Nature’s Valley is geared towards the constant stream of filthy hikers returning from the wilderness. Its only shop, the Nature’s Valley Trading Store, sells emergency camping essentials and Otter memorabilia, and the tree in the adjacent restaurant courtyard is an arboreal graveyard, adorned with worn-out footwear that didn’t survive the trail.

With its peaceful, lovely three-kilometre beach and pristine lagoon, Nature’s Valley is also a perfect getaway for those simply seeking rest. There are bed-and-breakfasts, self-catering cottages and a lovely rest camp tucked away in the indigenous bush. It is not uncommon to see bushbuck grazing among the residences, and there is spectacular bird life, including the exquisite Knysna turaco.

Look out for

Walking, hiking and mountain-biking – three trails around the lagoon (up to five hours), along the beach and through the forest. Trail maps are available at the Trading Store, but trails are poorly marked in places, so keep your bearings to avoid spending a night lost outdoors. Billboards at the lagoon parking lot detail the incredibly rich ecology of the area. The roads are safe and pretty for walking and cycling day or night.

The lagoon offers safe bathing, canoeing, sailing and fishing. Canoes can be hired from the reserve office at the rest camp.

Wander beaches largely unchanged since the strandlopers walked them 2000 years ago. Snorkel in the rock pools and contemplate the sea.

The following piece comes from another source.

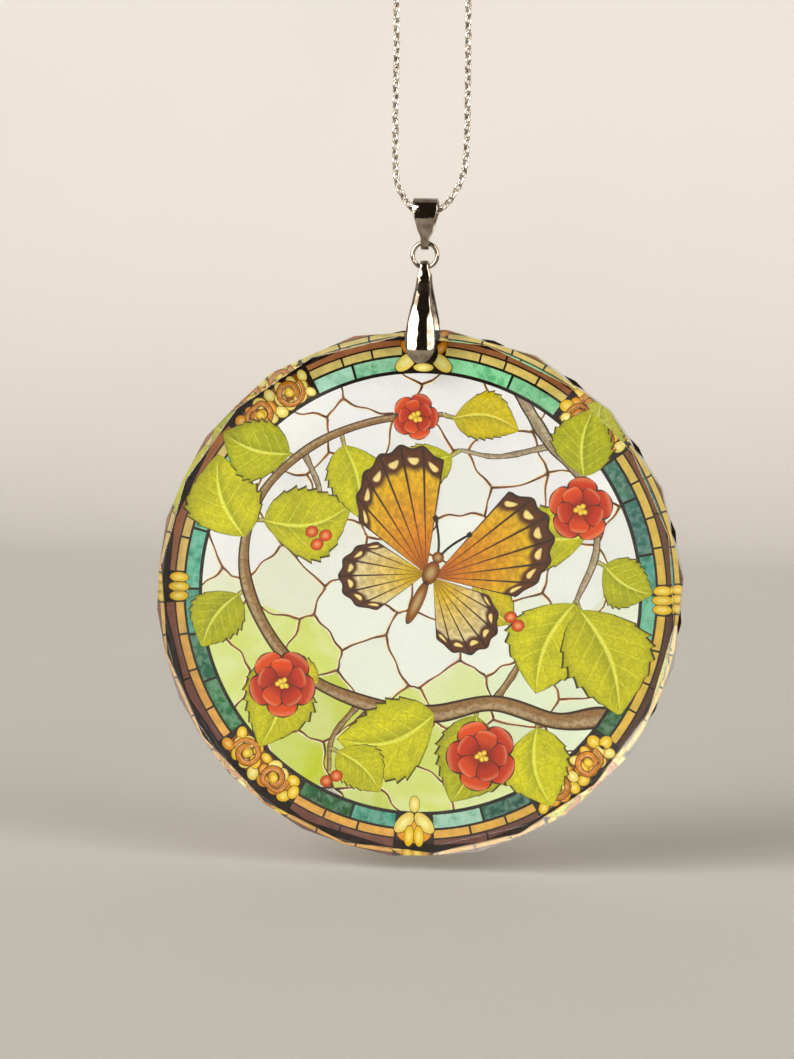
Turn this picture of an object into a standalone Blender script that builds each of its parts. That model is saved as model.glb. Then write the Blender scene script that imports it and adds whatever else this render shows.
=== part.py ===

Birdwatching – forest, lagoon and coastal habitats support a variety of birds, including Knysna woodpecker and narina trogon. A nectar feeder at the restaurant is frequented by sunbirds.

Tsitsikamma Nature Reserve – in places, the coastal forest and fynbos almost tumbles into the incredible moody seas. Knysna turacos flash crimson through the canopy, given away by their inelegant croaking calls. Rich animal life includes the elusive Cape leopard, bushpig, baboon, Cape clawless otter, dolphins, and, in season, southern right and humpback whales. A walking trail at Storm’s River Mouth follows the first three kilometres of the Otter Trail, past a cave with shell middens (evidence of ancient human habitation), to a beautiful waterfall. Look out for cute, belligerent “dassies” (rock rabbits) – “the rottweilers of Tsitsikamma”.

Whiskey Creek multi-day canoe trail takes you through the Keurbooms River Nature Reserve, overnighting in log cabins on stilts amongst the trees.

Storm’s River and Tsitsikamma offer the Bloukrans River Bungee - the world’s highest (a 216-metre drop with a 180-metre free-fall); Tsitsikamma Falls Adventure (Water zipline tour) and Tsitsikamma Canopy Tours. Head to Marilyn’s 60’s Diner for some post-adrenaline sustenance and their classic Cadillac collection.

Elephant Sanctuary, Monkeyland, Birds of Eden and Tenikwa Wildlife Awareness Centre are animal sanctuaries situated at the Crags between Nature’s Valley and Plettenberg Bay (home to rehabilitated elephants, cheetahs, leopards and caracals).

Lively “Plett”, with its shopping centres, flea market and restaurants is about 15 minutes away, up the steep Pass. Knysna is about an hour away, with its Elephant Park and the famous Petrus-se-brand, Homtini , Fisanthoek and Harkerville forest cycle routes through the “Garden of Eden” in the Garden Route National Park.